Last week I lamented that I didn't get to write very much.  I'm excited to say that I got some work done on my outline. I needed it, the story needs it. I need to know where to go and I think I'm making progress. I doubt that I'm going to follow the outline completely, but I need something to guide me, as I'm not sure how to connect the middle with the end of the story.  Maybe once I get to that point, it'll just come to me. I also want to change the name of one of my male characters. I already changed the name of one character.  I also am in the process of merging two characters. They were serving the same function, so having both of them seemed redundant. I feel like there's been an improvement this week and I hope it keeps going.

Sunday, April 19, 2015

Last Week #27 - A Little Check-In

Last week I managed to write about a movie I haven't seen yet and Mind of My Mind.  Not much else. I took the folder out with all my scenes,  I looked at the outline.  I didn't write anything in it though.  I just looked and read.  I only had a few minutes and it felt better than nothing.  Tonight I have a few minutes.  So I'm keeping this little check-in.  I'm going to write something, anything.  Whether it's a sentence, or a whole new world.  I'm going to do something.  Now.

Tuesday, April 14, 2015

Random #43 - Age of Ultron


I'm a geek, for anyone who doesn't know.  This week was the fancy premiere for Avengers: Age of Ultron.  The rest of us mortals are waiting until May 1 (April 30).  But not really me.  My geeky Hubby will be away that weekend.  I can't see Avengers without him!  I think it was in the marriage vows: "we shall always see Marvel movies together."  So, I'm sad. Not that I will actually miss him or anything.  But the movie!  Oh, the movie!  I can't even watch Daredevil on Netflix without him. His schedule has been so hectic that we've only see the first episode!  How many people have already binge-watched the whole thing?  I'm definitely looking that up. My geeky heart is so sad.  What do I do?

Sunday, April 5, 2015

Last Week #26 - A Few Words For The Outline

I feel like in order to take advantage of the little spurts of time I get to write, I need an outline.  I found myself last week with a little time to write, but no direction.  I just wasn't sure what I wanted to work on next.  I flipped through some pages, felt the connection to the story, but also lost. I decided that time for an outline.  It doesn't need to be perfect, I'm not a "perfect outline" sort of person, but it needs to guide me.  I've started working on it and I feel good.  I feel like it's going to do what I need it to do, in order for me to continue to create this story.  

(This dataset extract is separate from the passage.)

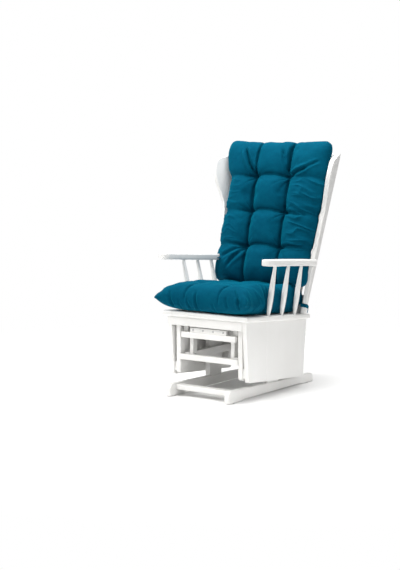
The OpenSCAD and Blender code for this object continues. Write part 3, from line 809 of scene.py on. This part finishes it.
def tape(name, points, across, origin, turn, mirrored):
    """A flat woven tape along points of the frame (origin, turn), its width lying in the direction across."""
    path = rounded_path(points)
    step = np.gradient(path, axis=0)
    step /= np.linalg.norm(step, axis=1, keepdims=True)
    wide = np.array(across, float) - step * (step @ np.array(across, float))[:, None]
    wide /= np.linalg.norm(wide, axis=1, keepdims=True)
    out = np.cross(wide, step)
    h, t = TAPE_W / 2, TAPE_T / 2
    upper = [(-h + t, t), (-h / 3, t), (h / 3, t), (h - t, t)]
    section = [(-h, 0), *upper, (h, 0), *((a, -b) for a, b in reversed(upper))]
    rings = np.stack([path + wide * a + out * b for a, b in section], 1)
    n, k = rings.shape[:2]
    ids = np.arange(n * k).reshape(n, k)
    nxt = np.roll(ids, -1, axis=1)
    faces = np.stack([ids[:-1], nxt[:-1], nxt[1:], ids[1:]], -1).reshape(-1, 4).tolist()
    faces += [ids[0][::-1].tolist(), ids[-1].tolist()]
    flip = -1 if mirrored else 1
    verts = []
    for v in rings.reshape(-1, 3):
        w = origin + turn @ Vector(v)
        verts.append((w.x * flip, w.y, w.z))
    mesh = bpy.data.meshes.new(name)
    mesh.from_pydata(verts, [], [f[::-1] for f in faces] if mirrored else faces)
    bm = bmesh.new()
    bm.from_mesh(mesh)
    bmesh.ops.recalc_face_normals(bm, faces=bm.faces)
    bm.to_mesh(mesh)
    bm.free()
    o = bpy.data.objects.new(name, mesh)
    bpy.context.collection.objects.link(o)
    smooth_by_angle(o, SHADE_TAPE)
    finish_with(o, CLOTH)
    length = float(np.linalg.norm(np.diff(path, axis=0), axis=1).sum())
    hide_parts("cushion_ties")
    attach(o, "seat")
    return o, length


# the crest rail's top over the back frame's origin, and the top tapes' distance from the middle
CREST_TOP, TIE_X = 0.7256, 0.213
# the depth of the wing's foot, and the height at which the lower tapes go round it
FOOT_DEPTH, FOOT_H = 0.0483, 0.030
# the routes, sideways, in depth and in height: over the crest rail, from the middle of its top, round the
# wing's foot, from its rear corner, and down from there for the free end
over_crest = [(TIE_X + x, y, CREST_TOP + z) for x, y, z in (
    (0, -0.0296, -0.040), (0, -0.0296, -0.006), (0, -0.0294, 0.0012), (0, -0.0230, 0.0016),
    (0, -0.0130, 0.0016), (0, -0.0068, 0.0010), (0, -0.0064, -0.008), (0, -0.0060, -0.026),
    (0.002, -0.0040, -0.044), (0.001, -0.0058, -0.062))]
round_foot = [(x, y, FOOT_H) for x, y in (
    (-0.025, -FOOT_DEPTH - 0.0012), (-0.006, -FOOT_DEPTH - 0.0012), (0.0010, -FOOT_DEPTH - 0.0008),
    (0.0014, -FOOT_DEPTH + 0.006), (0.0014, -0.010), (0.0014, -0.0010), (0.0008, 0.0014), (-0.004, 0.0016),
    (-0.015, 0.0016))]
hanging_end = [(x, y, FOOT_H + z) for x, y, z in (
    (0.0032, -0.001, 0.004), (0.0036, -0.001, -0.008), (0.0044, 0.001, -0.016), (0.0036, 0.003, -0.027))]
for side, mirrored in (("right", False), ("left", True)):
    for kind, points, across, origin, turn, rest in (
            ("top_tie_", over_crest, (1, 0, 0), BACK_ORIGIN, LEAN_BACK, "crest_rail"),
            ("foot_tie_", round_foot, (0, 0, 1), WING_ORIGIN, WING_TURN, "wing_" + side),
            ("tie_end_", hanging_end, (0, 1, 0), WING_ORIGIN, WING_TURN, "wing_" + side)):
        piece, length = tape(kind + side, points, across, origin, turn, mirrored)


# ---------------------------------------------------------------- stage and light
def floor_plane(name, size, at, mat):
    """A square floor of the stage."""
    bm = bmesh.new()
    bmesh.ops.create_grid(bm, x_segments=1, y_segments=1, size=size / 2)
    mesh = bpy.data.meshes.new(name)
    bm.to_mesh(mesh)
    bm.free()
    o = bpy.data.objects.new(name, mesh)
    o.location = at
    bpy.context.collection.objects.link(o)
    o.data.materials.append(mat)


def pale_floor(name, solid, gone):
    """Matt white, fading into the white background between the distances solid and gone from the middle."""
    m = Nodes(name)
    m.out(Base_Color=(0.96, 0.96, 0.955, 1), Roughness=0.9, Specular_IOR_Level=0.1)
    away = m.add("VectorMath", {0: m.where}, operation="LENGTH").outputs["Value"]
    fade = m.add("MapRange", {"Value": away, "From Min": solid, "From Max": gone},
                 interpolation_type="SMOOTHSTEP")
    clear = m.add("BsdfTransparent")
    both = m.add("MixShader", {0: fade.outputs["Result"], 1: m.bsdf.outputs[0], 2: clear.outputs[0]})
    m.tree.links.new(both.outputs[0], m.tree.nodes["Material Output"].inputs["Surface"])
    return m.mat


# the floor lies a hair below the floor pads, is solid to FLOOR_SOLID from the middle and gone at FLOOR_GONE
FLOOR_SIZE, FLOOR_Z, FLOOR_SOLID, FLOOR_GONE = 6, -0.0002, 0.8, 2.2
floor_plane("floor", FLOOR_SIZE, (0, 0, FLOOR_Z), pale_floor("pale_floor", FLOOR_SOLID, FLOOR_GONE))


def area_light(name, at, target, side, power, colour=(1, 1, 1)):
    """A square soft light: its place, what it points at, its side in metres and its power in watts."""
    data = bpy.data.lights.new(name, "AREA")
    data.shape = "RECTANGLE"
    data.size = data.size_y = side
    data.energy = power
    data.color = colour
    o = bpy.data.objects.new(name, data)
    o.location = at
    o.rotation_euler = (Vector(target) - Vector(at)).to_track_quat("-Z", "Y").to_euler()
    bpy.context.collection.objects.link(o)


area_light("key", (-2.3, -2.3, 2.6), (0, 0, 0.6), 1.1, 84, (1.0, 0.99, 0.97))
area_light("fill", (3.0, -1.6, 1.8), (0, 0, 0.5), 1.6, 25)
area_light("top", (0.0, 0.0, 3.2), (0, 0, 0.6), 1.8, 112)

# the object is lit by a dim white world, behind which the camera sees plain white
WORLD_GLOW, BACKDROP = 0.42, 1.0
world = bpy.data.worlds.new("studio")
bpy.context.scene.world = world
world.use_nodes = True
tree = world.node_tree
glow = tree.nodes["Background"]
backdrop = tree.nodes.new("ShaderNodeBackground")
seen = tree.nodes.new("ShaderNodeLightPath").outputs["Is Camera Ray"]
pick = tree.nodes.new("ShaderNodeMixShader")
for b, strength in ((glow, WORLD_GLOW), (backdrop, BACKDROP)):
    b.inputs["Strength"].default_value = strength
    b.inputs["Color"].default_value = (1.0, 1.0, 1.0, 1)
tree.links.new(seen, pick.inputs[0])
tree.links.new(glow.outputs[0], pick.inputs[1])
tree.links.new(backdrop.outputs[0], pick.inputs[2])
tree.links.new(pick.outputs[0], tree.nodes["World Output"].inputs["Surface"])
bpy.context.scene.view_settings.view_transform = "Standard"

I have to mention, I finished reading Northanger Abbey last week and it was fantastic!

What did you work on last week?  Writing?  Reading?

Wednesday, April 1, 2015

Random #42 - The Grocery Store

Randomly, I found myself thinking about a family I noticed in the grocery store last week, two parents and their children, shopping for the week’s food.  There was some struggling, one child stuck in the cart, the other wandering off.  They were being good, no crying, no fussing, no bribery that I could see, but in my head I still wondered, why?  I try not to take my children to the grocery store.  If my Hubby is home and I have to go to the grocery store (or most anywhere), I give him and the children, a kiss goodbye, then head out.  Even if they are being perfect little angels, I know that a 30 minute trip to the grocery store will certainly double if I bring them along. They don’t make it longer on purpose, it's just how it is.

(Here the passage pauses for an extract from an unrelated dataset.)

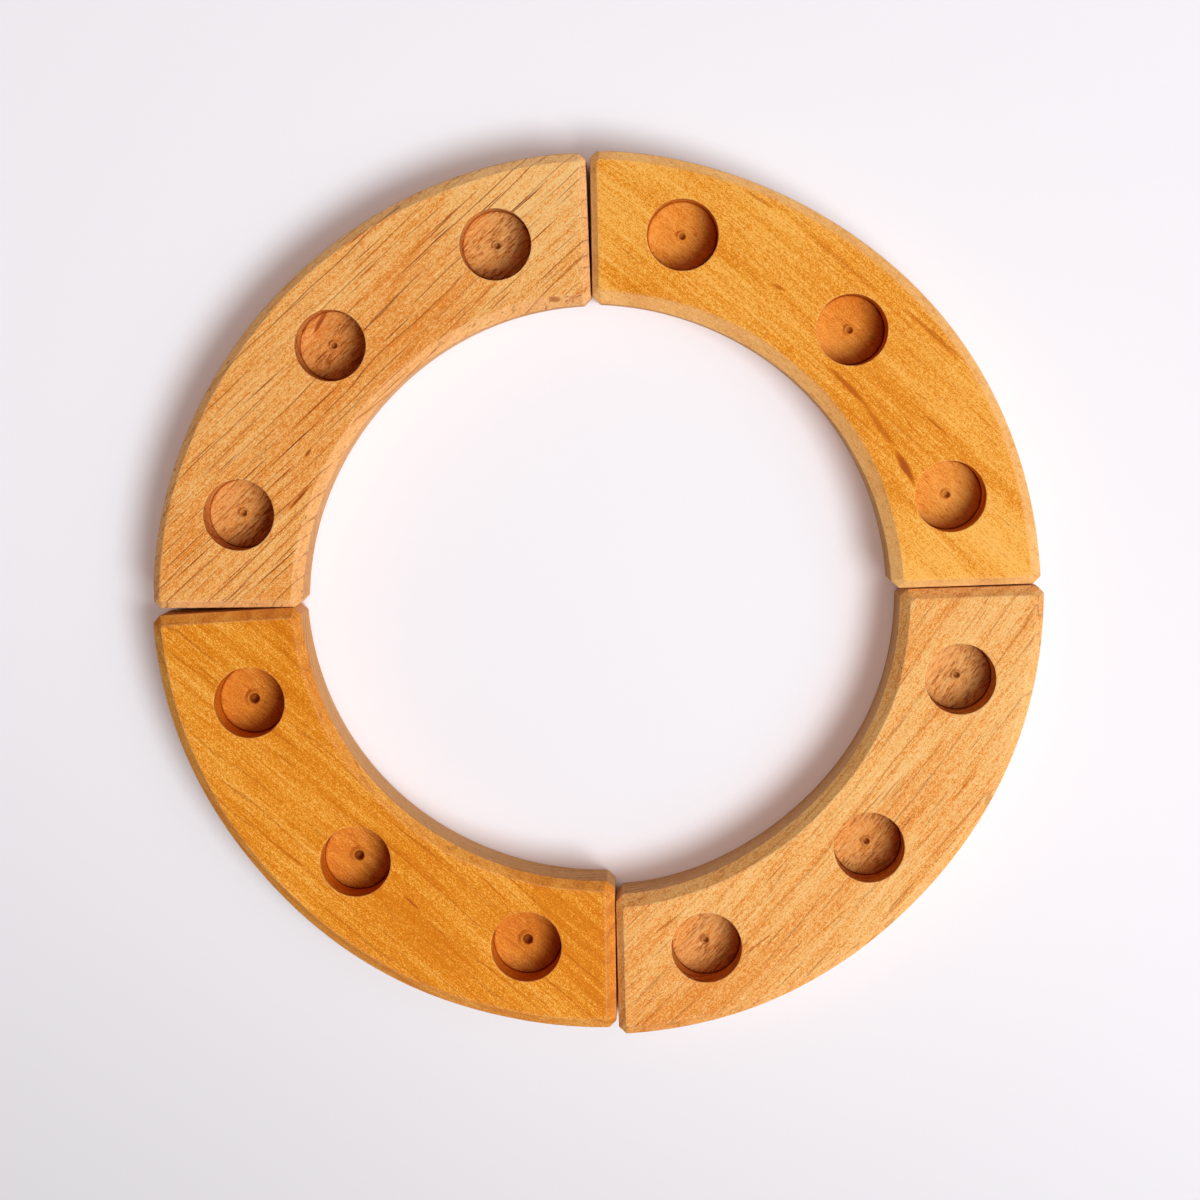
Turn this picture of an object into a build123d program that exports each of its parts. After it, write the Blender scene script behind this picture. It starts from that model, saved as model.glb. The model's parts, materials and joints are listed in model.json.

It is not as though I never take my children out shopping with me.  In fact, I usually can't go on my own, but usually I take just one.  My Hubby and I often “divide and conquer”, we each take one child and split the errands.  Again, it makes it all quicker.  If I have to take both children, I accept that I will be at the store for hours, that I have to take snacks, drinks, and activities.  I try to make it easy and potentially fun for all of us (mostly them).  I give the kids tasks, a scavenger hunt-esque game, finding what we need and putting it in the cart.  I want to avoid the meltdowns, because I've had enough of those.

I was talking to a friend of mine who said that her husband wanted to make errands like this a “family outing”.  She didn't get it.  She wanted to just go in and get out as quickly as possible.  I told her that I understood his perspective, because that used to be mine.  I tried to make grocery shopping a family activity, like perhaps, that family I saw last week.  I told my friend that I had learned my lesson. There had been too many crying, fighting, annoying, anxiety-creating moments.  I had decided, it would be better for me (or my Hubby, but usually me) to do a quick shop and then have family time after.  I didn't want to spend hours struggling at the store.  I wanted to spend that time doing crafts, playing games, running outside or even watching a movie together.  I wanted our family time to not involve yelling or pleading.  So though I may lose an hour here and there, I think quality time is better than quantity time.  This might just be me and my family though.  I’m sure there are others that have loads of fun at the grocery store… maybe.